Finalement, le coronavirus aura représenté une trêve bienheureuse pour le gouvernement, et les partis politiques, qui se sont même refait une virginité sur le dos du virus : l’un mettant son personnel soignant au service supposé des Libanais, l’autre aspergeant les rues de son fief régional de détergent. Un article du Washington Post résumait bien l’euphorie des élites du pays, que l’Occident récompensait même d’un satisfecit global pour son action contre la pandémie. « Le Liban est dans un énorme pétrin, mais sur le front du coronavirus, il fait quelque chose de bien », titrait ainsi le quotidien américain.

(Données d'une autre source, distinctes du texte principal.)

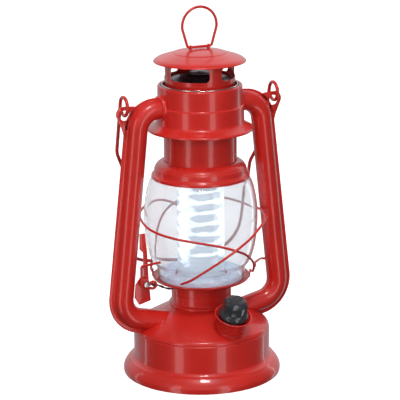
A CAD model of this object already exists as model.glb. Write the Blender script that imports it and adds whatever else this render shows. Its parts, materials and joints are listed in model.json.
"""Battery hurricane lantern: the finished pieces, their materials and the studio, as one operator each."""
import math

import bpy
from bpy.props import FloatProperty, FloatVectorProperty, IntProperty, PointerProperty
from mathutils import Matrix, Vector
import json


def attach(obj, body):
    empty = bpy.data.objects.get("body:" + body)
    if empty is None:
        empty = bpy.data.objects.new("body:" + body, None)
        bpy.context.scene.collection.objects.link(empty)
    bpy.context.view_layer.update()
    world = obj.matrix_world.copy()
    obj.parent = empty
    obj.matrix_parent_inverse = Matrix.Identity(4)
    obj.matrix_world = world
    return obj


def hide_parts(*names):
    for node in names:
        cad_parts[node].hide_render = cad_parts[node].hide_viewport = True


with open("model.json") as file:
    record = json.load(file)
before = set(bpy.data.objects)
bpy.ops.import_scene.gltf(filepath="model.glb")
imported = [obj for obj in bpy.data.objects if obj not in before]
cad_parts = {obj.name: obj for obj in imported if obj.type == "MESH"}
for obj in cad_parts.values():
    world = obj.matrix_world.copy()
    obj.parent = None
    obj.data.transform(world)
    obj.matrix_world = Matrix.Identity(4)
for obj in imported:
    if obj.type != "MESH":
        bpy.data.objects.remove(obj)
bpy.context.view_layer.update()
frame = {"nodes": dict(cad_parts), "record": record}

bl_info = {
    "name": "Hurricane Lantern",
    "version": (1, 0, 0),
    "blender": (4, 5, 0),
    "location": "3D View > Sidebar > Lantern",
    "description": "Builds the enamelled pieces, the globe, the lamp column and the wires of a hurricane lantern",
    "category": "Add Mesh",
}

MM = 0.001
STEPS = 32                # spans round a turned piece before subdivision
LEVELS = 2                # subdivision of a turned piece
RIM_HOLD = 0.22           # how tightly the cut edge of a sheet stays square
SHEET_EDGE = 0.12         # rounding along the edge of a flat plate
WELD = 2e-6               # vertices closer than this are merged, in metres

# Tank, in millimetres
CONE_R = (19.9, 41.8)
CONE_Z = (44.7, 32.4)

# Filler cup and dimmer knob lean out from the tank on one axis
FILLER_ANGLE = math.radians(6.0)
FILLER_TILT = math.radians(21.4)
FILLER_R = 34.9
FILLER_Z = 36.4
KNOB_FLUTES = 8
FLUTE_START = 13.6
FLUTE_BLEND = 2.4
FLUTE_DEPTH = 1.35

# Lamp column
LAMP_R = 15.1
LAMP_Z = (66.6, 130.4)
LAMP_PLAIN = 0.6          # smooth band above and below the ribs
LAMP_DIM_Z = (66.0, 79.0)
RIB_PITCH = 3.45

# Side tubes, in the XZ plane
TUBE_R = 6.6
SEAM = 3.1
SEAM_FADE = (26.0, 48.0)  # distances from the axis between which the seam grows to its full height
TUBE_CORNERS = ((25.9, 176.0), (42.0, 175.0), (56.0, 43.0), (25.0, 36.2))
TUBE_BENDS = (13.5, 14.0)
EAR_HOLE = (51.6, 173.8)

# Bail
BAIL_EYE_R = 5.8
BAIL_Z = EAR_HOLE[1] + BAIL_EYE_R
BAIL_LEAN = math.radians(13.5)

# Guard wires: angle from the front towards the right in degrees, radius, height
GUARD_RIGHT = ((-49, 31.6, 66.0), (-36, 34.5, 70), (-23, 37.4, 76), (-5, 39.4, 84), (10, 40.2, 90),
               (27, 40.6, 95.5), (50, 41.0, 101), (70, 41.1, 102.5), (95, 41.0, 103), (133, 40.2, 105),
               (165, 39.8, 105), (177, 39.8, 103), (187, 39.8, 100), (197, 39.2, 94.5), (206, 37.8, 87),
               (213, 36.4, 79), (220, 35.0, 72), (229, 33.6, 67.6), (238, 32.8, 66.0))
GUARD_LEFT = ((58, 33.2, 66.5), (52, 34.6, 70), (42, 36.0, 76), (25, 37.6, 83.5), (10, 38.0, 88.5),
              (-8, 38.4, 93), (-28, 38.9, 96), (-50, 39.3, 98), (-72, 39.5, 99.8), (-92, 39.3, 102),
              (-115, 39.0, 105), (-144, 38.8, 106.8), (-158, 38.6, 106.6), (-170, 38.1, 104.5),
              (-180, 37.9, 101), (-192, 37.7, 94), (-204, 36.6, 86), (-214, 35.0, 78), (-222, 33.4, 71.5),
              (-229, 31.8, 66.0))
GUARD_HOOK = ((28.8, -20.0, 70.6), (32.0, -13.6, 70.9), (36.6, -7.0, 69.6), (42.0, 0.6, 67.8), (46.6, 6.8, 66.2),
              (52.0, 8.6, 65.0))
TAB_ANGLES = (62.0, 242.0)

# Lift lever
LEVER_Y = -8.4
LEVER_PIVOT = (-42.7, 65.4)
LEVER_EYE_R = 2.25
LEVER_LINK = (-36.8, 63.25)
LINK_STRAND_R = 0.42
LINK_OFFSET = 0.36
LINK_TWIST = 0.42         # radians from one point of the path to the next

# Finger ring and hood
RING_Z = 212.9
RING_HALF = (8.2, 11.8)
RING_ARC_Z = 226.2
HOOD_TOP = 211.6
HOOD_CURVE = 66.0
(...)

Le problème, c’est que derrière ce bilan positif dans la lutte contre l’épidémie, ces mêmes élites se débattaient sur le seul front qui compte : l’économie et le social. Pendant qu’on parlait de “bail-in”, de recapitalisation des banques et de “haircut” sur les dépôts, les très nombreux Libanais qui ne se sentent pas concernés par ces problématiques étaient en ébullition. «On crève de faim», hurlaient les manifestants, qui sont retournés dans la rue, corona ou pas. Prévisible, cette bouffée de colère pourrait enflammer l’ensemble du Liban. Pour gagner la paix sociale, les Romains promettaient du “pain et des jeux”. Aujourd’hui, les Libanais ne sont pas d’humeur joueuse. Quant au pain, il pourrait bientôt devenir un produit de luxe.